_What the task asks_
Give the lines of the material verbatim, from the first line to the line with "self.strip(xs, vs, np.full(4, stroke), kind)", including both.

☆ ☆ ☆ ☆

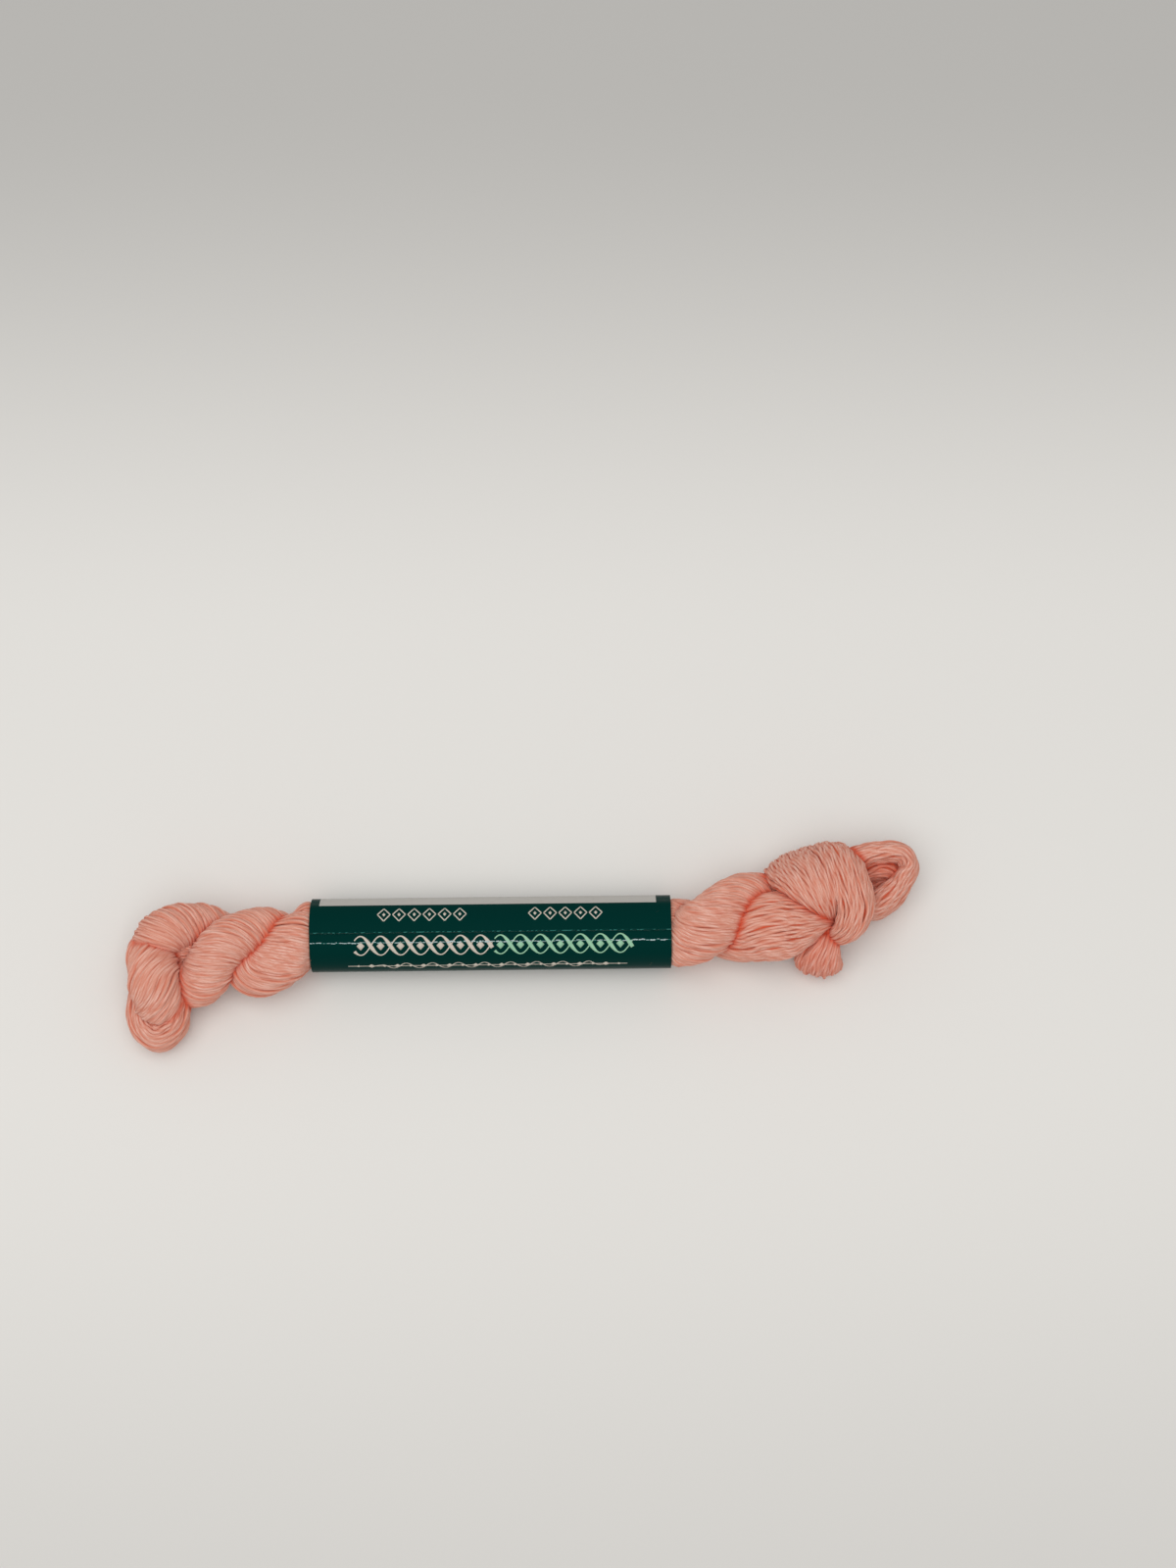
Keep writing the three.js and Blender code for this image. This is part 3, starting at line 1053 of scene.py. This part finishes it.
class Press:
    """Prints thin raised strips and lozenges on the sleeve.

    Places are x along the sleeve and v round it, in mm, v from the lapped edge down the front.
    """

    ink, sunk = 0.03, -0.06

    def __init__(self, radius):
        self.mould = Mould()
        self.radius = radius

    def place(self, x, v, lift):
        degrees = LAP_EDGE + np.degrees(v / self.radius)
        return on_sleeve(x, degrees, self.radius + lap_rise(degrees) + lift, 0.0)

    def strip(self, x, v, half, kind, lift=ink):
        path = np.stack([x, v], axis=-1)
        along = unit(np.gradient(path, axis=0))
        across = np.stack([-along[:, 1], along[:, 0]], axis=-1) * np.reshape(half, (-1, 1))
        near, far = path - across, path + across
        rings = np.stack(
            [
                self.place(near[:, 0], near[:, 1], lift),
                self.place(near[:, 0], near[:, 1], self.sunk),
                self.place(far[:, 0], far[:, 1], self.sunk),
                self.place(far[:, 0], far[:, 1], lift),
            ],
            axis=1,
        )
        self.mould.skin(rings, kind)

    def lozenge(self, x, v, half_x, half_v, kind, lift=ink):
        xs = x + half_x * np.array([1, 0, -1, 0])
        vs = v + half_v * np.array([0, 1, 0, -1])
        ends = [self.place(xs, vs, self.sunk), self.place(xs, vs, lift)]
        self.mould.skin(np.stack(ends), kind)

    def open_lozenge(self, x, v, half_x, half_v, stroke, kind):
        corners = [(1, 0), (0, 1), (-1, 0), (0, -1), (1, 0)]
        for (ax, av), (bx, bv) in zip(corners[:-1], corners[1:]):
            xs = x + half_x * np.linspace(ax, bx, 4)
            vs = v + half_v * np.linspace(av, bv, 4)
            self.strip(xs, vs, np.full(4, stroke), kind)


class SKEIN_OT_sleeve_print(bpy.types.Operator):
    """Print lozenges, a plaited band and a bead border on the sleeve, with painted highlights
    along its lapped edge and its scuffed crease
    """

    bl_idname = "skein.sleeve_print"
    bl_label = "Sleeve Print"

    def execute(self, context):
        sleeve = context.scene.skein_sleeve
        rng = np.random.default_rng(SEED + 2)
        cream, mint, teal_highlight, rubbed = range(4)
        press = Press(sleeve.radius / MM)
        half = sleeve.length / 2 / MM

        # Two short rows of open lozenges above the lapped edge
        row_at = -3.9
        for start, stop in ((-22.4, -4.0), (9.4, 22.6)):
            for x in np.arange(start, stop, 3.2):
                press.open_lozenge(x, row_at, 1.35, 1.45, 0.12, cream)
                press.lozenge(x, row_at, 0.36, 0.45, cream)

        # The plaited band, cream on one half and mint on the other
        middle, swing, period = 2.75, 2.1, 8.4
        band_from = -28.6
        for kind, start, stop in ((cream, band_from, 0.4), (mint, 0.9, 29.9)):
            xs = np.linspace(start, stop, 200)
            for crossing, offset in enumerate((0.0, np.pi)):
                phase = 2 * np.pi * xs / period + offset
                stroke = 0.13 + 0.30 * np.clip(np.cos(phase), 0, 1) ** 2
                lift = 0.03 + 0.015 * crossing
                press.strip(xs, middle + swing * np.sin(phase), stroke, kind, lift)
            first = band_from - band_from % (period / 2)
            for x in np.arange(first, 30, period / 2) + period / 4:
                if start + 1 < x < stop - 1:
                    press.lozenge(x, middle, 0.85, 0.95, kind)

        # A fine line with beads along the front, and a low wave round it
        line_at, wave_length = 8.15, 5.5
        xs = np.linspace(-30.2, 28.8, 90)
        press.strip(xs, np.full(90, line_at), np.full(90, 0.09), cream)
        xs = np.linspace(-24.75, 24.75, 240)
        turn = 2 * np.pi * xs / wave_length
        fade = np.clip((24.9 - np.abs(xs)) / 4, 0, 1)
        wave = line_at + 0.95 * fade * np.sin(turn)
        press.strip(xs, wave, 0.05 + 0.06 * np.abs(np.cos(turn)), cream, 0.035)
        for number, x in enumerate(np.arange(-28.0, 27.5, wave_length / 2)):
            size = 0.62 if number % 2 else 0.34
            press.lozenge(x, line_at, size * 1.3, size, cream, 0.045)

        # Painted highlights: broken strips along the lapped edge, and a thin line along the crease
        # below it, with pale flecks where the crease's film is scuffed
        crease_at, margin = 2.02, 0.05
        x = -half + margin
        while x < half - 0.3:
            run = min(rng.uniform(1.5, 6.0), half - margin - x)
            xs = np.linspace(x, x + run, max(4, int(run / 0.4)))
            width = 0.08 + 0.07 * rng.uniform(0, 1, len(xs))
            press.strip(xs, np.full(len(xs), -0.11), width, teal_highlight, 0.02)
            x += run + rng.uniform(0.0, 0.5)
        xs = np.linspace(-half + margin, half - margin, 260)
        press.strip(xs, crease_at + 0.03 * np.sin(xs / 3), np.full(260, 0.07), teal_highlight, 0.02)
        x = -half + 2 * margin
        while x < half - 0.8:
            run = rng.uniform(0.2, 1.3)
            xs = np.linspace(x, x + run, 5)
            vs = crease_at + 0.03 * np.sin(xs / 3)
            vs = vs + rng.uniform(-0.13, 0.13) + rng.normal(0, 0.025, 5)
            # The painted highlight flecks are wider where the crease is more scuffed, round x = -5
            # and x = 35 mm
            wear_and_glint = 1 + 0.9 * math.exp(-(((x + 5) / 8) ** 2))
            wear_and_glint += 0.6 * math.exp(-(((x - 35) / 5) ** 2))
            width = wear_and_glint * rng.uniform(0.03, 0.13) * np.array([0.3, 1.0, 0.7, 1.0, 0.3])
            press.strip(xs, vs, width, rubbed, 0.05)
            x += run * rng.uniform(0.6, 1.0) + rng.uniform(0.0, 0.6)

        piece = press.mould.cast(
            "sleeve_print",
            [
                ink_material("cream_ink", tuple(sleeve.cream)),
                ink_material("mint_ink", tuple(sleeve.mint)),
                # Painted highlights along the lapped edge and the crease, and painted highlight
                # flecks on the scuffed crease
                ink_material("rubbed_edge", tuple(sleeve.cut_edge_and_highlight)),
                ink_material("scuffed_crease", (0.50, 0.62, 0.64)),
            ],
        )
        dress(piece, "paper_sleeve")
        return {"FINISHED"}


class SKEIN_OT_studio(bpy.types.Operator):
    """Set the table, the soft light and the camera round the skein"""

    bl_idname = "skein.studio"
    bl_label = "Studio"

    def execute(self, context):
        studio = context.scene.skein_studio
        self.lay_table(studio)
        self.light(context, studio)
        self.place_camera(context)
        context.scene.view_settings.view_transform = "Standard"
        return {"FINISHED"}

    def lay_table(self, studio):
        mesh = bpy.data.meshes.new("table")
        reach = 2.5
        corners = [(-reach, -reach, 0), (reach, -reach, 0), (reach, reach, 0), (-reach, reach, 0)]
        mesh.from_pydata(corners, [], [(0, 1, 2, 3)])
        table = bpy.data.objects.new("table", mesh)
        bpy.context.scene.collection.objects.link(table)
        shader = Shader("pale_table")
        place = shader.object_place()
        split = shader.node("ShaderNodeSeparateXYZ", {0: place})
        # Painted shade: the table's colour darkens away from the skein, more behind it than ahead,
        # for the light falling off there
        behind = shader.spread(split.outputs["Y"], 0.07, 0.22, 0.0, 0.33)
        ahead = shader.spread(split.outputs["Y"], -0.02, -0.17, 0.0, 0.19)
        painted_falloff = shader.node("ShaderNodeMath", {0: behind, 1: ahead}, operation="ADD").outputs[0]
        grain = shader.noise(place, 900.0, 3.0)
        tone = shader.mix(painted_falloff, opaque(studio.floor), (0.0, 0.0, 0.0, 1.0))
        mesh.materials.append(
            shader.finish(
                tone, bump=grain, depth=0.00005, strength=0.2, Roughness=0.6,
                Specular_IOR_Level=0.2,
            )
        )

    def light(self, context, studio):
        lamp = bpy.data.lights.new("soft_lamp", "AREA")
        lamp.energy = studio.lamp_power
        lamp.size = studio.lamp_size
        lamp.color = (1.0, 0.985, 0.96)
        stand = bpy.data.objects.new("soft_lamp", lamp)
        stand.location = (-0.10, -0.19, 0.95)
        stand.visible_glossy = False
        stand.rotation_euler = stand.location.to_track_quat("Z", "Y").to_euler()
        context.scene.collection.objects.link(stand)
        world = bpy.data.worlds.new("studio_sky")
        world.use_nodes = True
        sky = world.node_tree.nodes["Background"]
        sky.inputs["Color"].default_value = (1.0, 0.99, 0.975, 1.0)
        sky.inputs["Strength"].default_value = studio.sky
        context.scene.world = world

    def place_camera(self, context):
        # In pixels: the picture, the focal length and where the sleeve's middle is seen
        image_width, image_height = 1200, 1600
        focal = 2600.0
        seen_at = (501.6, 952.6)
        distance = 0.5431
        tilt, turn = math.radians(72), math.radians(0.687)
        axis_height = 7.6 * MM
        sensor = 36
        right = Vector((math.cos(turn), -math.sin(turn), 0))
        ahead = Vector(
            (math.sin(turn) * math.cos(tilt), math.cos(turn) * math.cos(tilt), -math.sin(tilt))
        )
        up = right.cross(ahead)
        target = Vector((sleeve_middle.x, sleeve_middle.y, axis_height))
        pixel = distance / focal
        place = target - distance * ahead
        place -= (seen_at[0] - image_width / 2) * pixel * right
        place -= (image_height / 2 - seen_at[1]) * pixel * up
        camera = bpy.data.cameras.new("camera")
        camera.sensor_fit = "VERTICAL"
        camera.sensor_height = sensor
        camera.lens = focal / image_height * sensor
        camera.clip_start = 0.01
        camera.clip_end = 20
        stand = bpy.data.objects.new("camera", camera)
        rows = zip(right, up, -ahead, place)
        stand.matrix_world = Matrix([*rows, (0, 0, 0, 1)])
        context.scene.collection.objects.link(stand)
        context.scene.camera = stand


OPERATORS = (
    SKEIN_OT_yarn_heart,
    SKEIN_OT_strands,
    SKEIN_OT_loose_fibres,
    SKEIN_OT_sleeve,
    SKEIN_OT_sleeve_print,
    SKEIN_OT_studio,
)


class SKEIN_PT_panel(bpy.types.Panel):
    """Sizes, colours and pieces of the skein"""

    bl_idname = "SKEIN_PT_panel"
    bl_label = "Skein"
    bl_space_type = "VIEW_3D"
    bl_region_type = "UI"
    bl_category = "Skein"

    def draw(self, context):
        scene = context.scene
        for settings in (scene.skein_yarn, scene.skein_sleeve, scene.skein_studio):
            column = self.layout.column()
            for name in settings.__annotations__:
                column.prop(settings, name)
        for operator in OPERATORS:
            self.layout.operator(operator.bl_idname)


CLASSES = (SkeinYarnSettings, SkeinSleeveSettings, SkeinStudioSettings, *OPERATORS, SKEIN_PT_panel)


def register():
    for made in CLASSES:
        bpy.utils.register_class(made)
    bpy.types.Scene.skein_yarn = bpy.props.PointerProperty(type=SkeinYarnSettings)
    bpy.types.Scene.skein_sleeve = bpy.props.PointerProperty(type=SkeinSleeveSettings)
    bpy.types.Scene.skein_studio = bpy.props.PointerProperty(type=SkeinStudioSettings)


def unregister():
    del bpy.types.Scene.skein_studio
    del bpy.types.Scene.skein_sleeve
    del bpy.types.Scene.skein_yarn
    for made in reversed(CLASSES):
        bpy.utils.unregister_class(made)


def main():
    register()
    bpy.ops.skein.yarn_heart()
    bpy.ops.skein.strands()
    bpy.ops.skein.loose_fibres()
    bpy.ops.skein.sleeve()
    bpy.ops.skein.sleeve_print()
    bpy.ops.skein.studio()


if __name__ == "__main__":
    main()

☆ ☆ ☆ ☆

_Solution to the exercise_
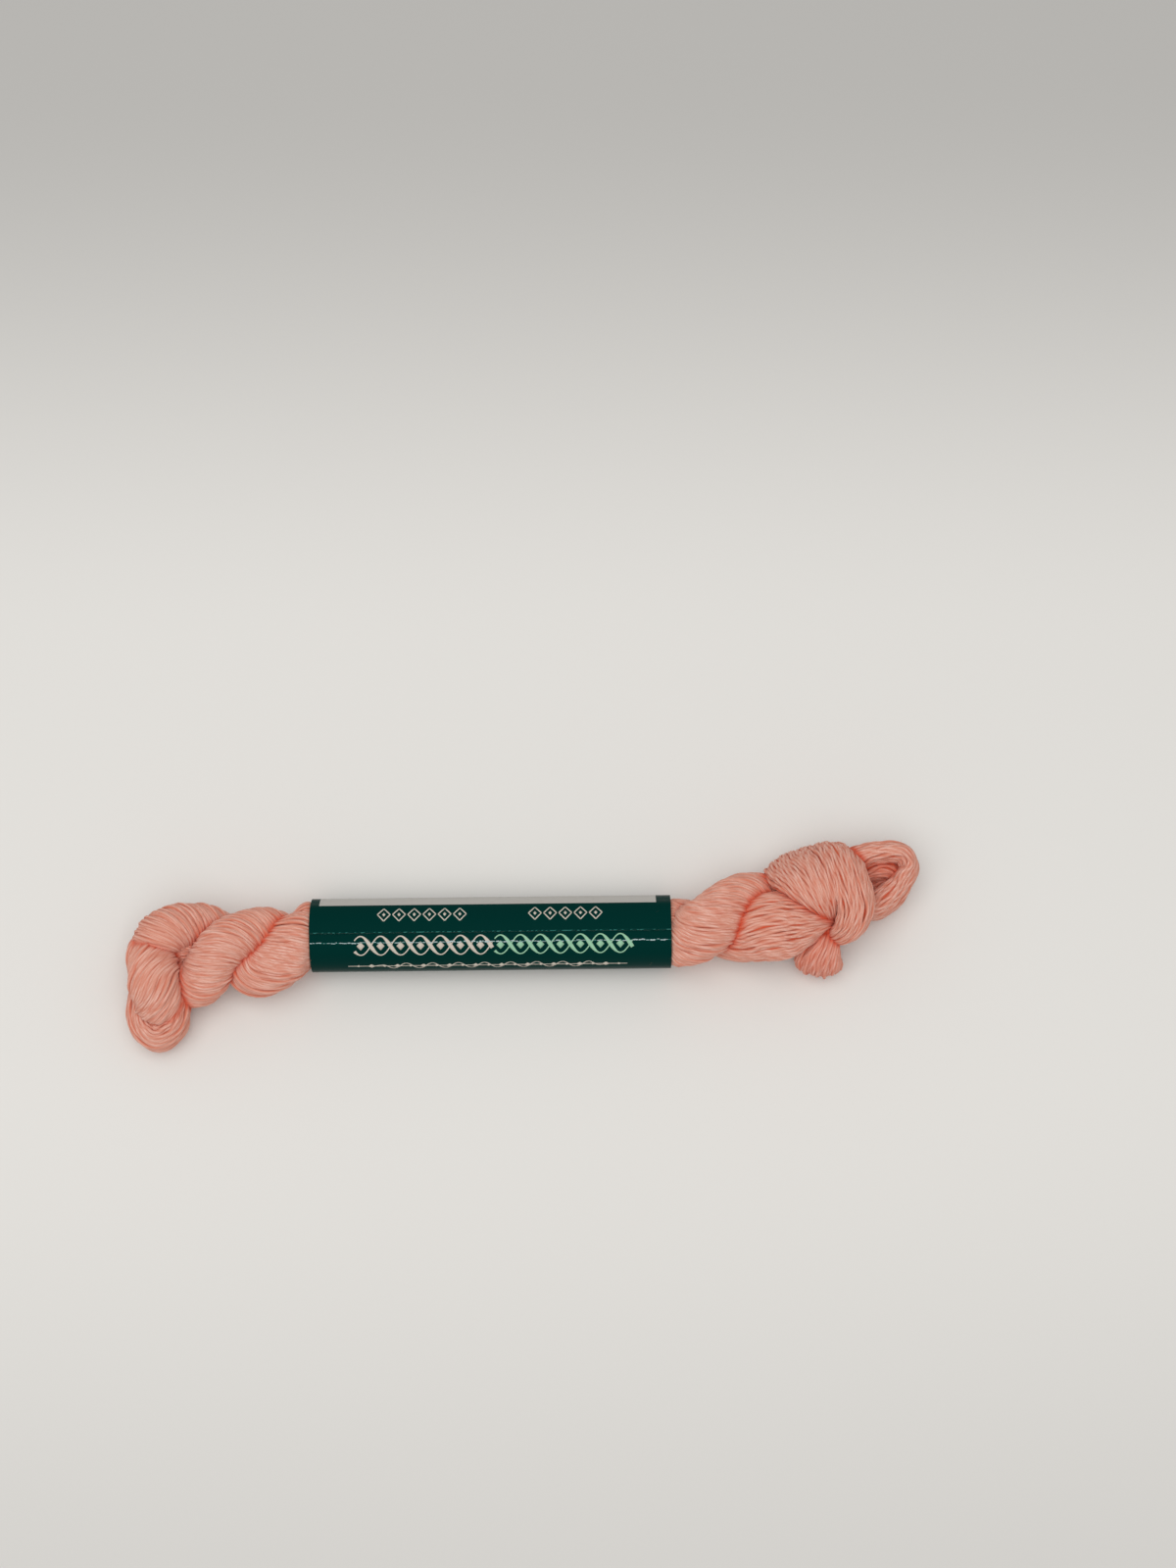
Keep writing the three.js and Blender code for this image. This is part 3, starting at line 1053 of scene.py. This part finishes it.
class Press:
    """Prints thin raised strips and lozenges on the sleeve.

    Places are x along the sleeve and v round it, in mm, v from the lapped edge down the front.
    """

    ink, sunk = 0.03, -0.06

    def __init__(self, radius):
        self.mould = Mould()
        self.radius = radius

    def place(self, x, v, lift):
        degrees = LAP_EDGE + np.degrees(v / self.radius)
        return on_sleeve(x, degrees, self.radius + lap_rise(degrees) + lift, 0.0)

    def strip(self, x, v, half, kind, lift=ink):
        path = np.stack([x, v], axis=-1)
        along = unit(np.gradient(path, axis=0))
        across = np.stack([-along[:, 1], along[:, 0]], axis=-1) * np.reshape(half, (-1, 1))
        near, far = path - across, path + across
        rings = np.stack(
            [
                self.place(near[:, 0], near[:, 1], lift),
                self.place(near[:, 0], near[:, 1], self.sunk),
                self.place(far[:, 0], far[:, 1], self.sunk),
                self.place(far[:, 0], far[:, 1], lift),
            ],
            axis=1,
        )
        self.mould.skin(rings, kind)

    def lozenge(self, x, v, half_x, half_v, kind, lift=ink):
        xs = x + half_x * np.array([1, 0, -1, 0])
        vs = v + half_v * np.array([0, 1, 0, -1])
        ends = [self.place(xs, vs, self.sunk), self.place(xs, vs, lift)]
        self.mould.skin(np.stack(ends), kind)

    def open_lozenge(self, x, v, half_x, half_v, stroke, kind):
        corners = [(1, 0), (0, 1), (-1, 0), (0, -1), (1, 0)]
        for (ax, av), (bx, bv) in zip(corners[:-1], corners[1:]):
            xs = x + half_x * np.linspace(ax, bx, 4)
            vs = v + half_v * np.linspace(av, bv, 4)
            self.strip(xs, vs, np.full(4, stroke), kind)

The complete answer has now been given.